Musharraf’s decline and fall during 2007-08, his successor, General Ashfaq Kayani’s, reluctance to confirm the agreements reached under Musharraf, and the 26/11 terror attack on Mumbai dealt a body blow to the peace process. The attempts to revive the peace process during UPA 2 made some progress, for example on trade normalisation, but could not be consummated. Few political leaders in India have been more vocal in their criticism of the previous governments’ Pakistan policy than Modi. He had come to office with the determination to alter the course. Some of his steps, such as inviting PM Sharif to join his swearing-in in May 2014 and landing in Lahore on short notice in December 2015, showcased Modi’s capacity for positive diplomatic gestures. The PM’s decision to call off talks with Pakistan in August 2014 and intensify artillery shelling across the LoC underlined his readiness to confront.
If Modi’s attempts to find a new negotiating room with Pakistan had largely been fruitless, the explosion of violence in Srinagar valley this summer may have convinced Delhi that there is little prospect for productive engagement with Pakistan in the near term. The PM’s response since the summer has been to bring Balochistan, Pakistan Occupied Kashmir and Gilgit-Baltistan into the political contestation with Islamabad. Delhi has also seized the opportunity to deepen strategic collaboration with Afghanistan. If these are part of Modi’s horizontal escalation, Delhi has also begun to explore the vertical dimension: Signaling the will to intensify cross-border covert operations against Pakistan and consider the prospects for a full blown military confrontation.

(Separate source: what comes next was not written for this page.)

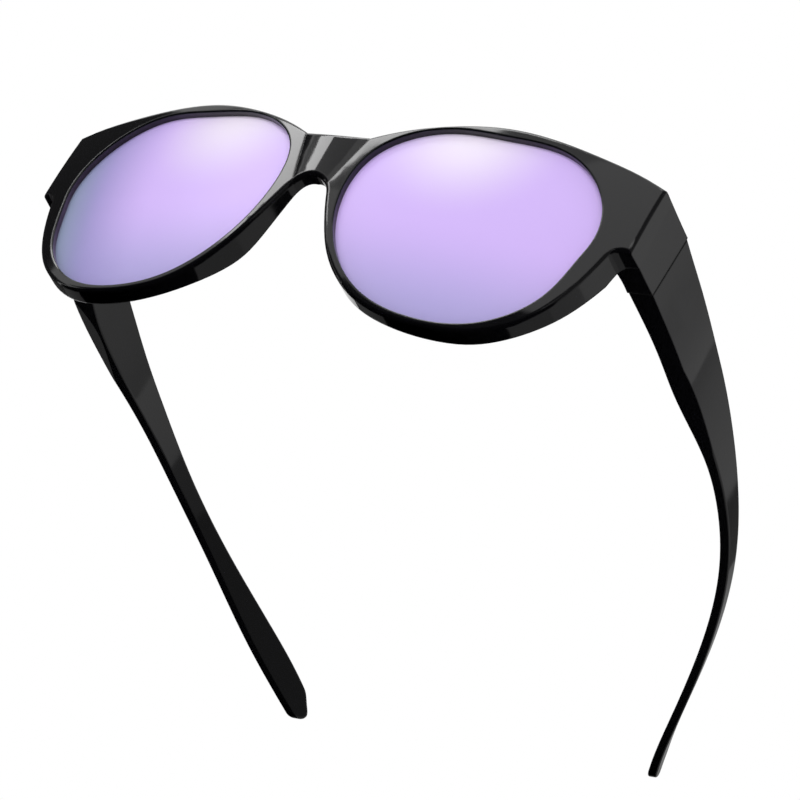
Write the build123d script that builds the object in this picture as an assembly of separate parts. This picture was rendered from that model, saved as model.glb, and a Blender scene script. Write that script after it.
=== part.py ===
from build123d import *
import math
import os

os.makedirs("parts", exist_ok=True)

# ----------------------------------------------------------------------------
# Fitover sunglasses.  Millimetres, +X to the wearer's left, +Y from the lenses
# back along the temples, +Z up.  Everything is drawn in an upright work frame
# (lens centre height at z = 0, front surface at y = 0 on the middle line) and
# laid on the table at the end: both rims and both temple tips touch z = 0.
# ----------------------------------------------------------------------------

# front surface
WRAP_RADIUS = 227.4        # curve of the front seen from above
FACE_RADIUS = 178.2        # curve of the front seen from the side
WRAP_CENTRE = 3.64         # each half wraps about its own upright line

# lenses
LENS_WIDTH = 57.6
LENS_HEIGHT = 50.4
LENS_APART = 17.68         # from one opening to the other, across the nose
LENS_SET = 1.8             # front face of the rim to the lens
LENS_THICK = 1.4
LENS_LIP = 0.5             # how far the lens edge runs into its groove
# outline of the opening, shares of half its width and half its height
LENS_SHAPE_SHARES = [(0.98, 0.0), (0.89, 0.59), (0.49, 0.96), (0.0, 1.0),
                     (-0.49, 0.965), (-0.93, 0.615), (-0.99, 0.0), (-0.79, -0.52),
                     (-0.44, -0.865), (0.0, -0.99), (0.46, -0.91), (0.83, -0.55)]

# rims: outline shares are of half the rim's width and half its height
RIM_WALL = 1.4
RIM_DEPTH = 6.6
BROW_SHARES = [(-0.736, 0.85), (-0.415, 0.97), (-0.031, 1.045), (0.353, 1.026),
               (0.734, 0.951), (1.055, 0.868), (1.227, 0.801), (1.37, 0.741)]
END_FOOT_SHARES = (1.37, 0.107)
RIM_LOW_SHARES = [(1.171, 0.104), (1.131, 0.083), (1.1, 0.045), (1.082, -0.011),
                  (1.042, -0.165), (0.969, -0.387), (0.847, -0.628), (0.661, -0.827),
                  (0.426, -0.955), (0.164, -1.0), (-0.144, -0.985), (-0.438, -0.891),
                  (-0.673, -0.71), (-0.856, -0.459), (-0.975, -0.199)]
# back edge: place as a share of the half width, depth as a share of the rim's
BACK_EDGE_SHARES = [(0.0, 0.495), (0.06, 0.545), (0.113, 0.84), (0.15, 1.01), (0.2, 0.99),
                    (0.27, 0.885), (0.34, 0.857), (0.44, 0.909), (0.56, 0.976), (0.67, 0.942),
                    (0.77, 0.835), (0.85, 0.81), (0.897, 0.888), (0.934, 1.009)]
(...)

Underlying all this is the bet that Delhi can afford to escalate the confrontation — both horizontally and vertically. Many in India and the world have cautioned against the costs of such escalation. Modi, however, has a good appetite for risks. Unlike the Congress party, which played safe on both war and peace with Pakistan, Modi has taken a series of risks with Pakistan. Many view his latest gamble of courting escalation in the confrontation with Pakistan as reckless. But it is not without some calculation.
That India is much better placed in the world today than in the 1990s gives Modi greater confidence that he can manage the diplomatic fall-out from an escalation. As one of the fast-growing economies with significantly improved relations with the great powers, Delhi now has less reason than before to fear that the world will breathe down its neck in the event of a confrontation with Pakistan.
Meanwhile, the world’s patience with Pakistan’s support for terror has worn thin. After the failures in Iraq and Afghanistan, there is little enthusiasm in the US and the West for fixing the world’s problems. Thanks to George Bush and Barack Obama, Washington has learnt to control its Kashmir itch. Pakistan’s supporters in the Muslim world, too, are deeply divided today and focused on their own internal and regional conflicts.
The real problems for Modi’s strategy of escalation are not external, but internal. The continuing turbulence in Kashmir and domestic constituencies demanding extreme measures could easily derail the PM’s calculation of risk and reward in the confrontation with Pakistan. Bringing a measure of calm and renewing political processes in Srinagar to blunt Pakistan’s political leverages in Kashmir is critical for the PM. So is the need to lead and shape the domestic debate on Pakistan rather than be hustled by it into actions that it does not want to take.
Modi’s stronger political standing at home, changed international circumstances, and India’s new diplomatic leverage abroad do give him some room to explore ways out of the prolonged deadlock with Pakistan. The PM’s high-risk strategy demands total control over escalation through a tight coordination between the political, economic, military and diplomatic instruments and the capacity to cope with inevitable strategic surprises. Whether the PM can exercise full control over the planned escalation or not, the dynamic of the last 25 years between the two countries is unlikely to survive the present crisis.